WHAT TO PRODUCE: Quote exactly, and only, the lines from the one with "CAP = post_cap()" down to the one with "cad_parts[node].hide_render = cad_parts[node].hide_viewport", both included.

DATA SHOWN:
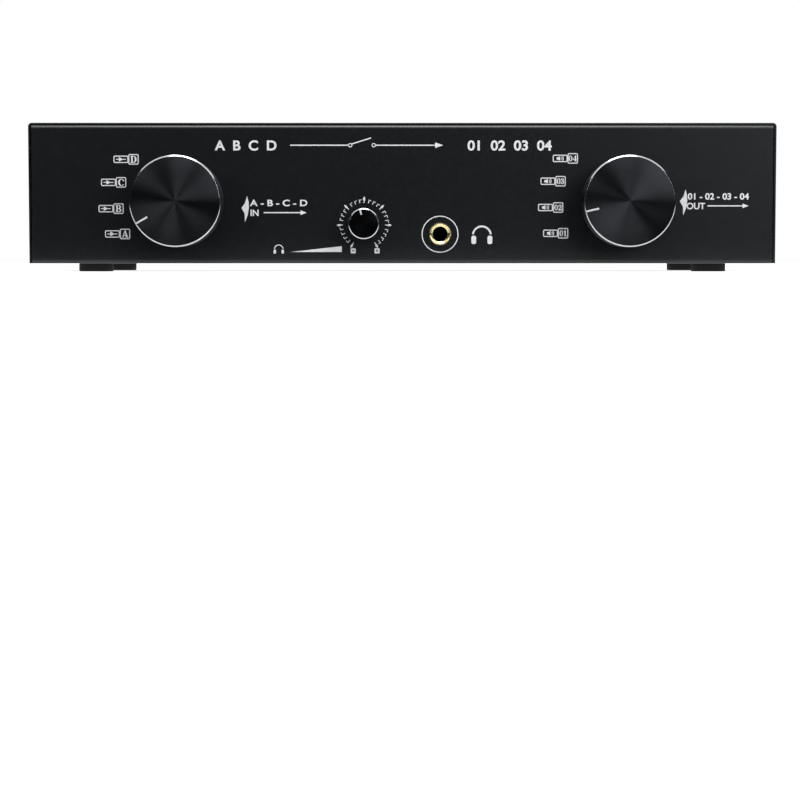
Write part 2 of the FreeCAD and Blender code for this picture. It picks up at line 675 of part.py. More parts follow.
def terminal_block(x):
    """The moulded block behind the rear wall that carries one red and one black post."""
    body = block(
        (x - BLOCK_WIDTH / 2, x + BLOCK_WIDTH / 2),
        (BLOCK_BACK, REAR_INSIDE),
        (BLACK_Z - BLOCK_MARGIN, RED_Z + BLOCK_MARGIN),
    )
    seat = BLOCK_BACK + BLOCK_SEAT
    for z in (RED_Z, BLACK_Z):
        body = body.cut(rod(STUD_RADIUS, x, z, seat, REAR_INSIDE + PAST))
        body = body.cut(rod(STUD_TAIL[0], x, z, BLOCK_BACK - PAST, seat + PAST))
    shank_radius, shank_length = BLOCK_SCREW[2:]
    shank = rod(shank_radius, x, BLOCK_SCREW_Z, REAR - shank_length, REAR_INSIDE + PAST)
    return body.cut(shank)


def post_sleeve(x, z):
    """A moulded sleeve that insulates a stud from the rear wall, with a wide collar and a narrow neck."""
    radius, length = COLLAR
    return turned(
        [
            (STUD_RADIUS, REAR_INSIDE),
            (radius, REAR_INSIDE),
            (radius, REAR + length - EDGE_CHAMFER),
            (radius - EDGE_CHAMFER, REAR + length),
            (NECK_RADIUS, REAR + length),
            (NECK_RADIUS, NECK_END),
            (STUD_RADIUS, NECK_END),
        ],
        x,
        z,
    )


def post_stud(x, z):
    """A binding post's metal stud, with its banana socket and a cross hole for bare wire."""
    seat = BLOCK_BACK + BLOCK_SEAT
    tail_radius, tail_length = STUD_TAIL
    socket_end = STUD_END - SOCKET_DEPTH
    chamfer = SOCKET_MOUTH - SOCKET_RADIUS
    stud = turned(
        [
            (0, seat - tail_length),
            (tail_radius, seat - tail_length),
            (tail_radius, seat),
            (STUD_RADIUS, seat),
            (STUD_RADIUS, STUD_END),
            (SOCKET_MOUTH, STUD_END),
            (SOCKET_RADIUS, STUD_END - chamfer),
            (SOCKET_RADIUS, socket_end),
            (0, socket_end - SOCKET_RADIUS * DRILL_TIP),
        ],
        x,
        z,
    )
    radius, distance = CROSS_HOLE
    return stud.cut(pillar(radius, x, REAR + distance, z - STUD_RADIUS - PAST, z + STUD_RADIUS + PAST))


def post_cap():
    """A binding post's fluted cap, at x = 0 and z = 0. Its flutes run out before the smooth rim."""
    rim_start = POST_FACE - CAP_RIM_START
    bore = STUD_RADIUS + CAP_CLEARANCE
    cap = turned(
        [
            (bore, POST_FACE),
            (CAP_FACE_RADIUS, POST_FACE),
            (CAP_GRIP_RADIUS, POST_FACE - CAP_TAPER),
            (CAP_GRIP_RADIUS, rim_start),
            (CAP_RIM_RADIUS, rim_start - EDGE_CHAMFER),
            (CAP_RIM_RADIUS, CAP_BACK + EDGE_CHAMFER),
            (CAP_RIM_RADIUS - EDGE_CHAMFER, CAP_BACK),
            (bore, CAP_BACK),
        ],
        0,
        0,
    )
    cutter_radius, circle, length = CAP_FLUTE
    for i in range(CAP_FLUTES):
        flute = rod(cutter_radius, circle, 0, POST_FACE - length, POST_FACE + PAST)
        cap = cap.cut(swung(flute, 0, 0, i * 360 / CAP_FLUTES))
    return cap


def post_nuts():
    """The nuts behind the terminal board, one on each stud."""
    across, thickness = POST_NUT
    return [
        hex_nut(across, thickness, STUD_TAIL[0], x, z, TERMINAL_BOARD_BACK - thickness)
        for x in COLUMN_X
        for z in (RED_Z, BLACK_Z)
    ]


def terminal_board():
    """The circuit board that joins the studs to the wires."""
    edge = COLUMN_X[-1] + TERMINAL_BOARD_MARGIN
    board = block(
        (-edge, edge),
        (TERMINAL_BOARD_BACK, BLOCK_BACK),
        (BLACK_Z - TERMINAL_BOARD_MARGIN, RED_Z + TERMINAL_BOARD_MARGIN),
    )
    holes = [
        rod(STUD_TAIL[0] + SCREW_CLEARANCE, x, z, TERMINAL_BOARD_BACK - PAST, BLOCK_BACK + PAST)
        for x in COLUMN_X
        for z in (RED_Z, BLACK_Z)
    ]
    return board.cut(holes)


def post_screws():
    """One screw between the two posts of each block."""
    screw = pan_screw(*BLOCK_SCREW)
    return [placed(screw, ALONG_Y, Vector(x, REAR, BLOCK_SCREW_Z)) for x in COLUMN_X]


def wiring():
    """Four wires from the last wafer of each switch to the terminal board."""
    start = FRONT_INSIDE + WAFER_STARTS[-1] + WAFER[2] + CONTACT[3]
    bend_start, bend_end = WIRE_BENDS
    wires = []
    for switch_x in SWITCH_X:
        for i, angle in enumerate(WIRE_ANGLES):
            x = switch_x + WIRE_CONTACT_RADIUS * math.cos(math.radians(angle))
            z = KNOB_Z + WIRE_CONTACT_RADIUS * math.sin(math.radians(angle))
            board_x = switch_x + ((len(WIRE_ANGLES) - PAST) / 2 - i) * WIRE_SPREAD
            points = [
                Vector(x, start, z),
                Vector(x, bend_start, z),
                Vector(board_x, bend_end, BLOCK_SCREW_Z),
                Vector(board_x, TERMINAL_BOARD_BACK, BLOCK_SCREW_Z),
            ]
            wires.append(bent_rod(points, WIRE_BEND_RADIUS, WIRE_RADIUS))
    return wires


def export(name, shapes):
    """Writes parts/NAME.step from one solid or from a list of separate solids."""
    shape = Part.makeCompound(shapes) if isinstance(shapes, list) else shapes
    bad = [s for s in shape.Solids if not s.isValid() or s.Volume <= 0]
    if bad or not shape.Solids:
        raise ValueError(f"{name} has a bad solid")
    shape.exportStep(f"parts/{name}.step")
    print(f"{name}: {len(shape.Solids)} solids, {sum(s.Volume for s in shape.Solids):.1f} mm3")


os.makedirs("parts", exist_ok=True)
export("base_tray", base_tray())
export("top_cover", top_cover())
export("case_screws", case_screws())
export("feet", feet())
export("switch_frames", [switch_frame(x) for x in SWITCH_X])
export(
    "switch_wafers",
    [switch_wafer(x, FRONT_INSIDE + start) for x in SWITCH_X for start in WAFER_STARTS],
)
export(
    "switch_contacts",
    [
        clip
        for x in SWITCH_X
        for start in WAFER_STARTS
        for clip in wafer_contacts(x, FRONT_INSIDE + start + WAFER[2])
    ],
)
export("switch_detents", [switch_detent(x) for x in SWITCH_X])
export("switch_tie_bolts", [piece for x in SWITCH_X for piece in tie_bolts_of(x)])
export("bushing_nuts", bushing_nuts())
export("volume_pot_body", volume_pot())
export("jack_body", jack_body())
export("jack_bushing", jack_bushing())
export("headphone_board", headphone_board())
export(
    "terminal_blocks",
    [terminal_block(x) for x in COLUMN_X]
    + [post_sleeve(x, z) for x in COLUMN_X for z in (RED_Z, BLACK_Z)],
)
export("post_studs", [post_stud(x, z) for x in COLUMN_X for z in (RED_Z, BLACK_Z)])
export("post_nuts", post_nuts())
export("post_screws", post_screws())
export("terminal_board", terminal_board())
export("wiring", wiring())
for name, x, pointer in (("amp", -KNOB_X, AMP_POINTER), ("speaker", KNOB_X, SPEAKER_POINTER)):
    export(f"{name}_knob", selector_knob(x, pointer))
    export(f"{name}_switch_shaft", switch_shaft(x))
    export(f"{name}_switch_rotor", switch_rotor(x))
export("volume_knob", volume_knob())
export("volume_shaft", volume_shaft())
CAP = post_cap()
for number, x in enumerate(COLUMN_X, 1):
    export(f"red_cap_{number:02d}", CAP.translated(Vector(x, 0, RED_Z)))
    export(f"black_cap_{number:02d}", CAP.translated(Vector(x, 0, BLACK_Z)))
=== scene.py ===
import math

import bmesh
import bpy
from mathutils import Matrix, Vector


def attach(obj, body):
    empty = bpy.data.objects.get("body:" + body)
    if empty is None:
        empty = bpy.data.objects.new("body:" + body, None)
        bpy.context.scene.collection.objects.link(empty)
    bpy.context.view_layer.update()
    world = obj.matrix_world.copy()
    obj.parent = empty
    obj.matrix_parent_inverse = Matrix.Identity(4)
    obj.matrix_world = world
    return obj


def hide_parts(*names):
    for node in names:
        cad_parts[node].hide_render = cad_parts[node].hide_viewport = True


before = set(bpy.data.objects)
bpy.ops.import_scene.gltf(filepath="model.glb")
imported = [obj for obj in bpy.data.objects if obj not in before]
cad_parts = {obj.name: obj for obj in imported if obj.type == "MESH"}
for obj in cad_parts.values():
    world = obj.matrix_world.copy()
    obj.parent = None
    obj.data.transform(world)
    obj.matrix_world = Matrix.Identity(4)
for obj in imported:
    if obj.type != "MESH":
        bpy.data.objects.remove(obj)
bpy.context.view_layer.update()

# The tray: floor, front wall, rear wall and two narrow flanges on top. It is one sheet of 1.2 mm
# steel, punched flat and folded on a press brake, then powder coated.
MM = 0.001
QUARTER_TURN = math.pi / 2
Y_WAY, Z_WAY = (0, 1, 0), (0, 0, 1)
FRONT, REAR = -67.5, 57.5
MIDDLE_Y = (FRONT + REAR) / 2
BASE, TRAY_TOP = 3.5, 62.5
TRAY_HALF_WIDTH = 158.6
TRAY_SHEET, TRAY_FOLD = 1.2, 1.6
FLANGE = 12.0
FOLD_FACETS = 7
SHEET_EDGE = 0.15
ROD_SIDES = 48
KNOB_X, KNOB_Z, SWITCH_HOLE = 95.5, 29.7, 4.5
VOLUME_X, VOLUME_Z, VOLUME_HOLE = -16.4, 20.3, 3.5
JACK_X, JACK_Z, JACK_WALL_HOLE = 16.1, 16.0, 4.4
COLUMN_PITCH = 18.5
COLUMN_X = [(i - 7.5) * COLUMN_PITCH for i in range(16)]
RED_Z, BLACK_Z = 48.5, 23.5
BLOCK_SCREW_Z, BLOCK_SCREW_HOLE = (RED_Z + BLACK_Z) / 2, 1.6
COLLAR_RADIUS = 6.8
FOOT_PLACES = [(x, MIDDLE_Y + y) for x in (-134.0, 134.0) for y in (-42.0, 42.0)]
COVER_SCREW_PLACES = [(-90.0, 49.5), (90.0, 49.5)]
TAPPED_HOLE = 1.5


def object_mode():
    """Leaves edit mode, if it is on."""
    if bpy.context.mode != "OBJECT":
        bpy.ops.object.mode_set(mode="OBJECT")


def alone(piece):
    """Makes this piece the only one selected, and the active one."""
    object_mode()
    bpy.ops.object.select_all(action="DESELECT")
    piece.select_set(True)
    bpy.context.view_layer.objects.active = piece


def begin(add, **settings):
    """Adds a primitive, its place and turn in its mesh, in edit mode and all selected."""
    object_mode()
    bpy.ops.object.select_all(action="DESELECT")
    add(**settings)
    bpy.ops.object.transform_apply(location=True, rotation=True, scale=True)
    bpy.ops.object.mode_set(mode="EDIT")
    return bpy.context.object


def choose(piece, kind, test):
    """Selects the edges or faces whose lowest and highest corners, in mm, pass the test."""
    bpy.ops.mesh.select_mode(type=kind)
    bpy.ops.mesh.select_all(action="DESELECT")
    cage = bmesh.from_edit_mesh(piece.data)
    for part in cage.edges if kind == "EDGE" else cage.faces:
        spans = list(zip(*(v.co / MM for v in part.verts)))
        if test(Vector([min(s) for s in spans]), Vector([max(s) for s in spans])):
            part.select_set(True)
    bmesh.update_edit_mesh(piece.data)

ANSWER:
CAP = post_cap()
for number, x in enumerate(COLUMN_X, 1):
    export(f"red_cap_{number:02d}", CAP.translated(Vector(x, 0, RED_Z)))
    export(f"black_cap_{number:02d}", CAP.translated(Vector(x, 0, BLACK_Z)))
=== scene.py ===
import math

import bmesh
import bpy
from mathutils import Matrix, Vector


def attach(obj, body):
    empty = bpy.data.objects.get("body:" + body)
    if empty is None:
        empty = bpy.data.objects.new("body:" + body, None)
        bpy.context.scene.collection.objects.link(empty)
    bpy.context.view_layer.update()
    world = obj.matrix_world.copy()
    obj.parent = empty
    obj.matrix_parent_inverse = Matrix.Identity(4)
    obj.matrix_world = world
    return obj


def hide_parts(*names):
    for node in names:
        cad_parts[node].hide_render = cad_parts[node].hide_viewport = True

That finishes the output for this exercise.